**GOAL:** Each line from the one that contains "Write part 2" to the end of the material must be quoted exactly; include both end lines and nothing else.

+===+

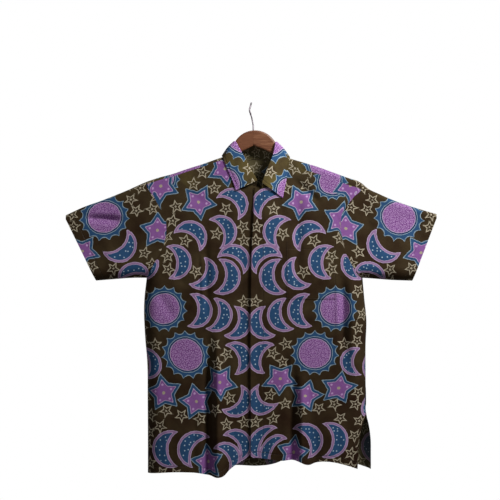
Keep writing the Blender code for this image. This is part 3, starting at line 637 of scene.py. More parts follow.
def folds(x, z, table):
    """Height of the folds at a place, each faded over the first and last third of its length."""
    total = np.zeros(np.broadcast(x, z).shape)
    for x0, z0, x1, z1, height, width in table:
        dx, dz = x1 - x0, z1 - z0
        length = np.hypot(dx, dz)
        along = ((x - x0) * dx + (z - z0) * dz) / length**2
        off = ((x - x0) * dz - (z - z0) * dx) / length
        fade = ease(along / 0.3) * ease((1 - along) / 0.3)
        total = total + height * fade * np.exp(-((off / width) ** 2))
    return total


def depth(x, z, front):
    """How far the cloth stands out from the hanger's plane, at the front or at the back."""
    drop = np.maximum(ridge(x) - z, 0)
    full, fall, table = FRONT_DEPTH, FRONT_FALL, FRONT_FOLDS + FRONT_CREASES
    if not front:
        full, fall, table = BACK_DEPTH, BACK_FALL, BACK_FOLDS + BACK_CREASES
    out = RIDGE_R * rounded(drop / RIDGE_R) + (full - RIDGE_R) * ease(drop / fall)
    out = out + folds(x, z, table) * ease(drop / 60)
    middle = 8.0 if front else 0.0
    neck = np.exp(-(((x - middle) / NECK_SPREAD[front]) ** 2))
    out = out + NECK_FULL * neck * ease((z + 500) / 280)
    return out * rounded((edge_distance(x, z) - SEAM_W) / SIDE_R)


def front_point(x, z, lap=0.0):
    """A point on the front, pushed back by its lap."""
    return np.stack(np.broadcast_arrays(x, -depth(x, z, True) + lap, z), -1)


def over_point(x, w):
    """A point by its height w up the back, on over the ridge and down the front."""
    x, w = np.broadcast_arrays(np.asarray(x, float), np.asarray(w, float))
    low = ridge(x) - RIDGE_R
    turn = np.clip((w - low) / RIDGE_R, 0, pi)
    z = np.where(w < low, w, low + RIDGE_R * np.sin(turn))
    past = w - (low + pi * RIDGE_R)
    z = np.where(past > 0, low - past, z)
    y = np.where(turn < pi / 2, depth(x, z, False), -depth(x, z, True))
    arc = (w > low) & (past < 0)
    shut = rounded((edge_distance(x, z) - SEAM_W) / SIDE_R)
    y = np.where(arc, RIDGE_R * np.cos(turn) * shut, y)
    return np.stack([x, y, z], -1)


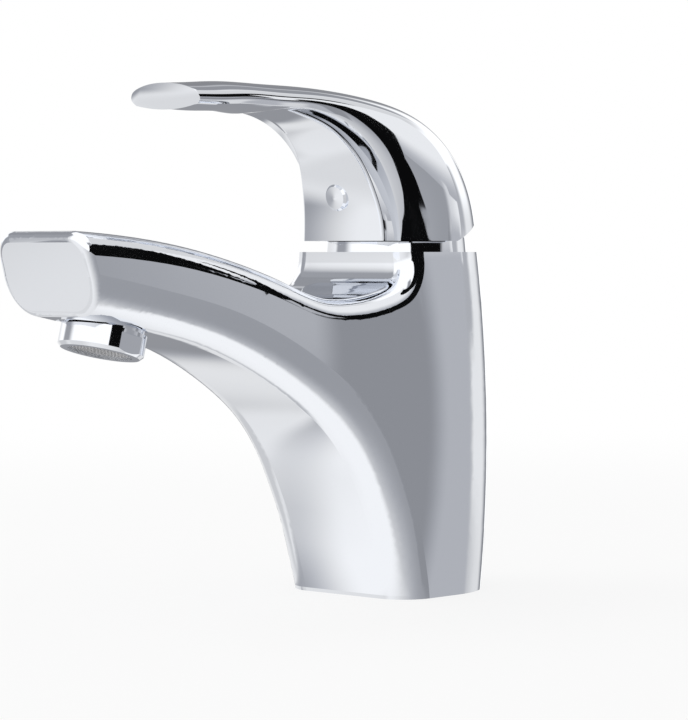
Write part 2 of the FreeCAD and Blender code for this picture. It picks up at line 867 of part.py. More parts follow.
# stem, drawn upright about the pivot and then leaned to its rest angle
lever_stem = new_body("lever_stem")
shank_bottom = -dim.stem_shoulder
half_stem = dim.stem_width / 2
shank = new_sketch(lever_stem, "Shank", "XY_Plane", (0, 0, shank_bottom))
add_polygon(shank, rectangle(-half_stem, half_stem, -half_stem, half_stem))
pad(lever_stem, shank, dim.stem_reach + dim.stem_shoulder)
disc(lever_stem, "Finger", dim.finger_radius, -dim.finger_reach, shank_bottom + 0.5)
ball = lever_stem.newObject("PartDesign::AdditiveSphere", "Ball")
bind(ball, "Radius", dim.ball_radius)
ball.Placement = FreeCAD.Placement(
    FreeCAD.Vector(0, 0, -dim.finger_reach.number), FreeCAD.Rotation()
)
document.recompute()
stem_hole = new_sketch(lever_stem, "PinHole", "YZ_Plane")
add_circle(stem_hole, dim.pivot_pin_radius + dim.slide_gap)
pocket(lever_stem, stem_hole, dim.stem_width * 2, middle=True)
turned(lever_stem, (0, 0, pivot_height), rest_angle.number)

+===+

**OUTPUT OF THE EXERCISE:**
Write part 2 of the FreeCAD and Blender code for this picture. It picks up at line 867 of part.py. More parts follow.
# stem, drawn upright about the pivot and then leaned to its rest angle
lever_stem = new_body("lever_stem")
shank_bottom = -dim.stem_shoulder
half_stem = dim.stem_width / 2
shank = new_sketch(lever_stem, "Shank", "XY_Plane", (0, 0, shank_bottom))
add_polygon(shank, rectangle(-half_stem, half_stem, -half_stem, half_stem))
pad(lever_stem, shank, dim.stem_reach + dim.stem_shoulder)
disc(lever_stem, "Finger", dim.finger_radius, -dim.finger_reach, shank_bottom + 0.5)
ball = lever_stem.newObject("PartDesign::AdditiveSphere", "Ball")
bind(ball, "Radius", dim.ball_radius)
ball.Placement = FreeCAD.Placement(
    FreeCAD.Vector(0, 0, -dim.finger_reach.number), FreeCAD.Rotation()
)
document.recompute()
stem_hole = new_sketch(lever_stem, "PinHole", "YZ_Plane")
add_circle(stem_hole, dim.pivot_pin_radius + dim.slide_gap)
pocket(lever_stem, stem_hole, dim.stem_width * 2, middle=True)
turned(lever_stem, (0, 0, pivot_height), rest_angle.number)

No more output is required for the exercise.